I was a teenager when Roger Federer started his run of historical dominance, at Wimbledon in 2003, young enough to still have a sense of idealism about how sports - and, by extension, the world - ought to work. And to an idealistic fan, who dreams of fairness, equanimity and balance, nothing could have been more disheartening than the impregnable, dynastic force that was Federer at his peak. 

I had no sense then of history being made, of witnessing a generational talent the likes of which may never come around again. I didn't appreciate the grace and liquidity and geometric precision of an artist who made the game look as pretty as a game can look. All I saw was a despot; an iron-fisted ruler of the tennis proletariat. 

Part of getting older as a sports fan means coming to grips with the fact that you'll never be as physically remarkable as the people you're watching, who possess bodies capable of so much more than yours that they could as well belong to a different species. What made peak Federer the perfect foil was how good he was at making his opponents look like plain old human beings.

You'd watch these poor schlubs growling, grunting, throwing themselves around the court with every conceivable particle of will, killing themselves only to put a dent in the monolithic force on the other side of the net - a wizard who seemed to be everywhere at once, seemed able to make the ball slow down for him, never seemed to tire or even sweat, only looked bemused and slightly bored, like there was no joy to be had in crushing the souls of some of the finest athletes on the planet. Nobody has ever made athletic brilliance look as effortless as Federer did. 

And the thing that irked me most about him was how he would still fall to the ground whenever he won a Slam, as if he couldn't believe he'd pulled it off. Again. Even once he'd won countless tournaments, even after the breezy three-setters in which victory hadn't been in doubt for a second, there he was, falling over at the end. It felt so put on. So robotic

Time, though, has a way of altering perceptions. While Federer remains a top player, he is very much on the wrong side of the hill, and that affects me deeply. Not just because I've grown up and now watch sports less romantically, though that's part of it. 

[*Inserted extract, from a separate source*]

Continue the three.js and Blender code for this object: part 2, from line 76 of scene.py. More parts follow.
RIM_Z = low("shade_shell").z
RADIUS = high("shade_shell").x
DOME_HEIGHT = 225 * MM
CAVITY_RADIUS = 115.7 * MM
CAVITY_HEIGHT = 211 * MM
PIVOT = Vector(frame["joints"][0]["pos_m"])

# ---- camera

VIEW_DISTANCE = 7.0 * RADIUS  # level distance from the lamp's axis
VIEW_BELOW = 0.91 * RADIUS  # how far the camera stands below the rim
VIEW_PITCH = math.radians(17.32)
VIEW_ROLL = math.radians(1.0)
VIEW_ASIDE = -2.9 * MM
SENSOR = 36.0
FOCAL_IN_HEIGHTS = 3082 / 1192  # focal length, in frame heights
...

The truth is, great athletes in decline always make me weepy. Maybe that's because the career of an athlete is like a lifespan in miniature - from rookie season to retirement press conference, first steps to last words - and the inevitable fall is a haunting reality that forces us to confront our own limits. 

When you watch historically great athletes in their primes, part of you expects them to keep doing what they're doing forever. It's when they suddenly no longer can that you finally sense their humanity; the desperation, the fear, the feeling that something irretrievable is slipping away. 

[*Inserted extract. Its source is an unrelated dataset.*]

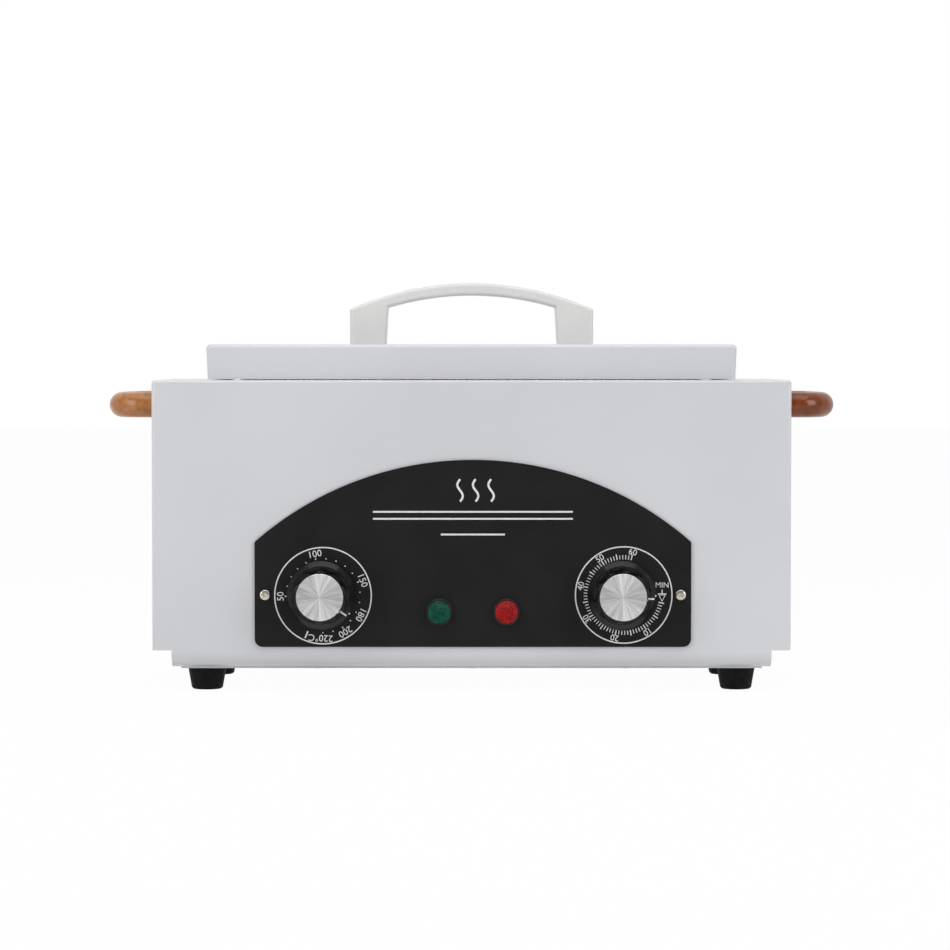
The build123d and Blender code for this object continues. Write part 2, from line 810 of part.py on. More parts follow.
stud_nut = hex_nut(m3 + tap_clearance, m3_nut_flat, m3_nut_height)
with BuildPart() as strap_nuts:
    with Locations(
        (-strap_spacing / 2, mid_y, strap_top - strap_sheet - m3_nut_height),
        (strap_spacing / 2, mid_y, strap_top - strap_sheet - m3_nut_height),
    ):
        add(stud_nut)
save(strap_nuts, "strap_nuts")

# Thermal cut-out: a disc thermostat held to the underside of the tank, between the heater's passes.
with BuildPart() as thermal_cutout:
    with BuildSketch(Plane.XY.offset(tank_bottom)):
        with Locations((cutout_x, mid_y + cutout_y)):
            Circle(cutout_radius)
    extrude(amount=-cutout_height)
    with BuildSketch(Plane.XY.offset(tank_bottom)):
        with Locations((cutout_x, mid_y + cutout_y)):
            SlotOverall(3.2 * cutout_radius, cutout_radius)
    extrude(amount=-tank_wall)
    with BuildSketch(Plane.XY.offset(tank_bottom - cutout_height)):
        with Locations((cutout_x, mid_y + cutout_y)):
            with GridLocations(cutout_radius, 0, 2, 1):
                Rectangle(tab_thickness, tab_width)
    extrude(amount=-(heater_cavity - cutout_height - seat_gap))
save(thermal_cutout, "thermal_cutout")

# Sensing bulb: the bulb lies against the tank and its capillary runs down into the thermostat.
bulb_z = tank_bottom - seat_gap - bulb_radius
bulb_end = -control_spacing / 2 + 2.5 * capillary_bend + bulb_length
thermostat_top = control_z + thermostat_height / 2
capillary_in_y = inner_front_y + ear_sheet + thermostat_depth * 0.6
capillary_path = [
    (bulb_end - bulb_length, mid_y + bulb_y, bulb_z),
    (-control_spacing / 2, mid_y + bulb_y, bulb_z),
    (-control_spacing / 2, mid_y + bulb_y, thermostat_top + 2 * capillary_bend - 2),
    (-control_spacing / 2, capillary_in_y, thermostat_top + 2 * capillary_bend - 2),
    (-control_spacing / 2, capillary_in_y, thermostat_top),
]
with BuildPart() as sensing_bulb:
    with BuildLine():
        tube_route = FilletPolyline(*capillary_path, radius=capillary_bend)
    with BuildSketch(Plane(origin=tube_route @ 0, z_dir=tube_route % 0)):
        Circle(capillary_radius)
    sweep(path=tube_route)
    with BuildSketch(Plane(origin=(bulb_end - bulb_length, mid_y + bulb_y, bulb_z), z_dir=(1, 0, 0))):
        Circle(bulb_radius)
    extrude(amount=bulb_length)
    fillet(sensing_bulb.edges().filter_by(GeomType.CIRCLE).group_by(Axis.X)[-1], radius=bulb_radius / 2)
save(sensing_bulb, "sensing_bulb")

# Terminal block: a ceramic block for the incoming leads, on the base plate.
with BuildPart() as terminal_block:
    with BuildSketch(Plane.XY.offset(shell_bottom)):
        with Locations((block_x, mid_y)):
            Rectangle(block_length, block_width)
    extrude(amount=block_height)
    pole_pitch = block_length / block_poles
    with BuildSketch(Plane.XZ.offset(-mid_y - block_width)):
        with Locations((block_x, shell_bottom + block_height / 2)):
            with GridLocations(pole_pitch, 0, block_poles, 1):
                Circle(2.5)
    extrude(amount=2 * block_width, mode=Mode.SUBTRACT)
    with BuildSketch(Plane.XY.offset(shell_bottom)):
        with Locations((block_x, mid_y)):
            with GridLocations(pole_pitch, block_width / 2, block_poles, 2):
                Circle(2)
    extrude(amount=block_height, mode=Mode.SUBTRACT)
save(terminal_block, "terminal_block")

# Cord gland: a flanged bush through the back wall, with a nut inside.
with BuildPart() as cord_gland:
    with BuildSketch(Plane(origin=(gland_x, back_y, gland_z), x_dir=(-1, 0, 0), z_dir=(0, 1, 0))):
        Circle(gland_flange_radius)
    extrude(amount=gland_reach)
    chamfer(cord_gland.edges().group_by(Axis.Y)[-1], length=0.8)
    with BuildSketch(Plane(origin=(gland_x, back_y, gland_z), x_dir=(-1, 0, 0), z_dir=(0, 1, 0))):
        Circle(gland_body_radius)
    extrude(amount=-gland_length)
    with BuildSketch(Plane(origin=(gland_x, back_y + gland_reach, gland_z), x_dir=(-1, 0, 0), z_dir=(0, 1, 0))):
        Circle(gland_bore_radius)
    extrude(amount=-(gland_length + gland_reach), mode=Mode.SUBTRACT)
save(cord_gland, "cord_gland")

gland_ring = hex_nut(gland_body_radius + tap_clearance, gland_nut_radius, gland_nut_thickness)
with BuildPart() as gland_nut:
    with Locations(Plane(origin=(gland_x, back_y - sheet, gland_z), z_dir=(0, -1, 0))):
        add(gland_ring)
save(gland_nut, "gland_nut")


# Side handle: a round wooden bow whose two ends stand on the side wall.
def side_handle(side):
    """The bow on the right (side = 1) or the left (side = -1)."""
    wall_x = side * body_width / 2
    bar_x = side * grip_bar_x
    with BuildPart() as bow:
        with BuildLine(Plane.XY.offset(grip_z)):
            path = FilletPolyline(
                (wall_x, mid_y - grip_leg_y),
                (bar_x, mid_y - grip_leg_y),
                (bar_x, mid_y + grip_leg_y),
                (wall_x, mid_y + grip_leg_y),
                radius=grip_bend,
            )
        with BuildSketch(Plane(origin=path @ 0, z_dir=path % 0)):
            Circle(grip_radius)
        sweep(path=path)
        with BuildSketch(Plane(origin=(wall_x, mid_y, grip_z), x_dir=(0, 1, 0), z_dir=(side, 0, 0))):
            with GridLocations(2 * grip_leg_y, 0, 2, 1):
                Circle(m4 + tap_clearance)
        extrude(amount=side_screw_depth, mode=Mode.SUBTRACT)
    return bow


save(side_handle(-1), "left_handle")
save(side_handle(1), "right_handle")

side_screw = pan_screw(m4, sheet + side_screw_depth - seat_gap, m4_head_radius, m4_head_height)
with BuildPart() as side_handle_screws:
    for side in (-1, 1):
        with Locations(
            *[
                Plane(origin=(side * (body_width / 2 - sheet), mid_y + y, grip_z), z_dir=(-side, 0, 0))
                for y in (-grip_leg_y, grip_leg_y)
            ]
        ):
            add(side_screw)
save(side_handle_screws, "side_handle_screws")

def lid_form(inset):
    """The lid's outline drawn in by inset, its sides drawn in a little further downwards."""
    with BuildPart() as form:
        with BuildSketch(Plane.XY.offset(lid_top - inset)):
            with Locations((0, mid_y)):
                RectangleRounded(lid_length - 2 * inset, lid_width - 2 * inset, lid_corner - inset)
        extrude(amount=-(lid_skirt - inset), taper=lid_draft)
        fillet(form.faces().sort_by(Axis.Z)[-1].edges(), radius=lid_bend - inset)
    return form


# Lid shell: a folded tray turned down over the tank's rim.
outer_lid = lid_form(0)
inner_lid = lid_form(lid_sheet)
with BuildPart() as lid_shell:
    add(outer_lid)
    add(inner_lid, mode=Mode.SUBTRACT)
    with BuildSketch(Plane.XY.offset(lid_top)):
        with Locations((-arch_leg_x, mid_y), (arch_leg_x, mid_y)):
            Circle(m4 + screw_clearance)
    extrude(amount=-2 * lid_sheet, mode=Mode.SUBTRACT)
save(lid_shell, "lid_shell")

# Lid liner: a pressed steel pan that rests on the tank's rim and dips into its mouth.
skirt_draw = lid_skirt * math.tan(math.radians(lid_draft))
liner_length = lid_length - 2 * skirt_draw - 2 * lid_sheet - 2 * seat_gap
liner_width = lid_width - 2 * skirt_draw - 2 * lid_sheet - 2 * seat_gap
plug_length = tank_length - 2 * tank_wall - 2 * plug_clearance
plug_width = tank_width - 2 * tank_wall - 2 * plug_clearance
with BuildPart() as lid_liner:
    with BuildSketch(Plane.XY.offset(rim_top)):
        with Locations((0, mid_y)):
            RectangleRounded(liner_length, liner_width, lid_corner)
    extrude(amount=liner_rim_height)
    with BuildSketch(Plane.XY.offset(rim_top)):
        with Locations((0, mid_y)):
            RectangleRounded(plug_length, plug_width, tank_corner - plug_clearance)
    extrude(amount=-plug_depth)
    offset(amount=-liner_sheet, openings=lid_liner.faces().sort_by(Axis.Z)[-1])
save(lid_liner, "lid_liner")

# Lid insulation: a fibre pad that fills the lid, with hollows over the screw heads.
with BuildPart() as lid_insulation:
    pad_bottom = rim_top + liner_sheet
    pad_top = lid_top - lid_sheet - seat_gap
    pad_inset = liner_sheet + seat_gap
    with BuildSketch(Plane.XY.offset(pad_bottom)):
        with Locations((0, mid_y)):
            RectangleRounded(liner_length - 2 * pad_inset, liner_width - 2 * pad_inset, lid_corner - pad_inset)
    extrude(amount=pad_top - pad_bottom)
    with BuildSketch(Plane.XY.offset(pad_bottom)):
        with Locations((0, mid_y)):
            RectangleRounded(
                plug_length - 2 * pad_inset,
                plug_width - 2 * pad_inset,
                tank_corner - plug_clearance - pad_inset,
            )
    extrude(amount=-(plug_depth - seat_gap))
    with BuildSketch(Plane.XY.offset(pad_top)):
        with Locations((-arch_leg_x, mid_y), (arch_leg_x, mid_y)):
            Circle(1.5 * m4_head_radius)
    extrude(amount=-(m4_head_height + 2 * seat_gap), mode=Mode.SUBTRACT)
save(lid_insulation, "lid_insulation")

# Lid handle: a moulded arch on two legs, cored from below around its screw bosses.
with BuildPart() as lid_handle:
    with BuildSketch(Plane(origin=(0, mid_y, lid_top), x_dir=(1, 0, 0), z_dir=(0, -1, 0))) as arch:
        half = arch_length / 2
        leg_foot = half - arch_leg_width
        leg_head = leg_foot - arch_leg_narrowing
        with BuildLine():
            outer_left = Line((-half, 0), (-half, arch_shoulder))
            outer_arc = ThreePointArc(outer_left @ 1, (0, arch_height), (half, arch_shoulder))
            outer_right = Polyline(outer_arc @ 1, (half, 0), (leg_foot, 0), (leg_head, arch_opening_shoulder))
            inner_arc = ThreePointArc(
                outer_right @ 1,
                (0, arch_height - arch_thickness),
                (-leg_head, arch_opening_shoulder),
            )
            Polyline(inner_arc @ 1, (-leg_foot, 0), (-half, 0))
        make_face()
        fillet(arch.vertices().filter_by_position(Axis.Y, arch_shoulder, arch_shoulder), radius=2.4)
        fillet(
            arch.vertices().filter_by_position(Axis.Y, arch_opening_shoulder, arch_opening_shoulder),
            radius=1.6,
        )
    extrude(amount=arch_width / 2, both=True)
    sides = lid_handle.faces().filter_by(Axis.Y)
    rounded = sides.edges().filter_by(lambda edge: edge.center().Z > lid_top + 0.1)
    fillet(rounded, radius=arch_round)
    with BuildSketch(Plane.XY.offset(lid_top)):
        with Locations((-arch_leg_x, mid_y), (arch_leg_x, mid_y)):
            RectangleRounded(arch_leg_width - 2 * arch_core_wall, arch_width - 2 * arch_core_wall, 1.5)
            Circle(arch_boss_radius, mode=Mode.SUBTRACT)
    extrude(amount=arch_core_depth, mode=Mode.SUBTRACT)
    with BuildSketch(Plane.XY.offset(lid_top)):
        with Locations((-arch_leg_x, mid_y), (arch_leg_x, mid_y)):
            Circle(m4 + tap_clearance)
    extrude(amount=arch_core_depth, mode=Mode.SUBTRACT)
save(lid_handle, "lid_handle")

lid_screw = pan_screw(m4, lid_sheet + arch_core_depth - seat_gap, m4_head_radius, m4_head_height)
with BuildPart() as lid_handle_screws:
    with Locations(
        *[Plane(origin=(x, mid_y, lid_top - lid_sheet), z_dir=(0, 0, -1)) for x in (-arch_leg_x, arch_leg_x)]
    ):
        add(lid_screw)
save(lid_handle_screws, "lid_handle_screws")

# Tray: a perforated pan that rests on the tank's floor, with a turned-out rim.
tray_top = tank_floor + tray_height
with BuildPart() as tray:
    with BuildSketch(Plane.XY.offset(tray_top)):
        with Locations((0, mid_y)):
            RectangleRounded(tray_length, tray_width, tray_corner)
    extrude(amount=-tray_height)
    fillet(tray.faces().sort_by(Axis.Z)[0].edges(), radius=tray_floor_radius)
    offset(amount=-tray_wall, openings=tray.faces().sort_by(Axis.Z)[-1])
    with BuildSketch(Plane.XY.offset(tray_top)):
        with Locations((0, mid_y)):
            RectangleRounded(tray_length + 2 * tray_rim, tray_width + 2 * tray_rim, tray_corner + tray_rim)
            RectangleRounded(
                tray_length - 2 * tray_wall,
                tray_width - 2 * tray_wall,
                tray_corner - tray_wall,
                mode=Mode.SUBTRACT,
            )
    extrude(amount=-tray_wall)
    with BuildSketch(Plane.XY.offset(tank_floor)):
        with Locations((0, mid_y)):
            with GridLocations(tray_slot_pitch_x, tray_slot_pitch_y, tray_slot_columns, tray_slot_rows):
                SlotOverall(tray_slot_length, tray_slot_width)
    extrude(amount=tray_wall, mode=Mode.SUBTRACT)
save(tray, "tray")

# Tray handles: a wire loop welded inside each end of the tray.
with BuildPart() as tray_handles:
    for side in (-1, 1):
        loop_x = side * (tray_length / 2 - tray_wall - wire_radius - tap_clearance)
        with BuildLine():
            loop = FilletPolyline(
                (loop_x, mid_y - loop_width / 2, tray_top - loop_weld),
                (loop_x, mid_y - loop_width / 2, tray_top + loop_height),
                (loop_x, mid_y + loop_width / 2, tray_top + loop_height),
                (loop_x, mid_y + loop_width / 2, tray_top - loop_weld),
                radius=loop_bend,
            )
        with BuildSketch(Plane(origin=loop @ 0, z_dir=loop % 0)):
            Circle(wire_radius)
        sweep(path=loop)
save(tray_handles, "tray_handles")
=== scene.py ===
import math

import bmesh
import bpy
from mathutils import Matrix, Vector


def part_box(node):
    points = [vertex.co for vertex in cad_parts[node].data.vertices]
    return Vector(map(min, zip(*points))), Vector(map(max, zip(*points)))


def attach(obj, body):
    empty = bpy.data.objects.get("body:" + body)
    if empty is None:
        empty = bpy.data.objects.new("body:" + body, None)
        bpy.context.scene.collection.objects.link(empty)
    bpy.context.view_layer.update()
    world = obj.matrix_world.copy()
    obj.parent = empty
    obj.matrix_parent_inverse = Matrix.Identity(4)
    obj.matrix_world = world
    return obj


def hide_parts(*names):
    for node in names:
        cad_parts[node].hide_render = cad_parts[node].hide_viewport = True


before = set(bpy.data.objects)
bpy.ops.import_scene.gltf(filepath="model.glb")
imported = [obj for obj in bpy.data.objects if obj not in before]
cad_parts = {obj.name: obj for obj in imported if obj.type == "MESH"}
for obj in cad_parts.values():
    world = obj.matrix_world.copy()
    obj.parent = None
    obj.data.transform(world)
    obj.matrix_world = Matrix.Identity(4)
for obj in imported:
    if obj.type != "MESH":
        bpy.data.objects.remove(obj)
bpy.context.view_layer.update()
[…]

Federer has shown this year that he's got plenty of life left. It's strange to be surprised at that, considering he's not quite 33, but in a sport as physically punishing as tennis, in which you start young and peak early, Federer is practically a senior citizen. It wasn't so long ago that people were actively calling for him to retire.

Instead, he's raged against the dying of the light. He hired Stefan Edberg to coach him. He switched to a larger racket to make up for a decline in speed and his once-peerless footwork. After a 2013 tailspin that figured to be permanent, he is 29-6 in 2014, ranked fourth after dropping as far as eighth. 

He beat Novak Djokovic in February for the first time since 2012, and six weeks later beat him again. He won a title, made the finals of two Masters events, and put together an 11-match winning streak. 

At his best, Federer can still dazzle and delight with the best of them. But rarely does it look effortless anymore. He labors. He sweats. He grunts more than he used to. He makes head-scratching mental mistakes. He shanks backhands. He has to dig deep and grind out wins. This is a Federer I find infinitely more fascinating to watch.

Though he hasn't made a Slam final since Wimbledon two years ago, he's done enough to make you believe he's got at least one more run in him. But if he's going to make that run, it'll be as an underdog. 

That's especially true at the French Open, where he's always been most vulnerable, where he's won only one of his 17 Slams, and where he's never beat Rafael Nadal.

Oddsmakers have pegged Federer's chances at 12-to-1. While he has a relatively easy path to the semis, he would still likely have to topple both Nadal and Djokovic to win. 

That will take a heroic effort from Federer. It will take the kind of effort it used to take others to beat him. If he manages to pull it off, I suppose I won't mind if he falls over afterwards.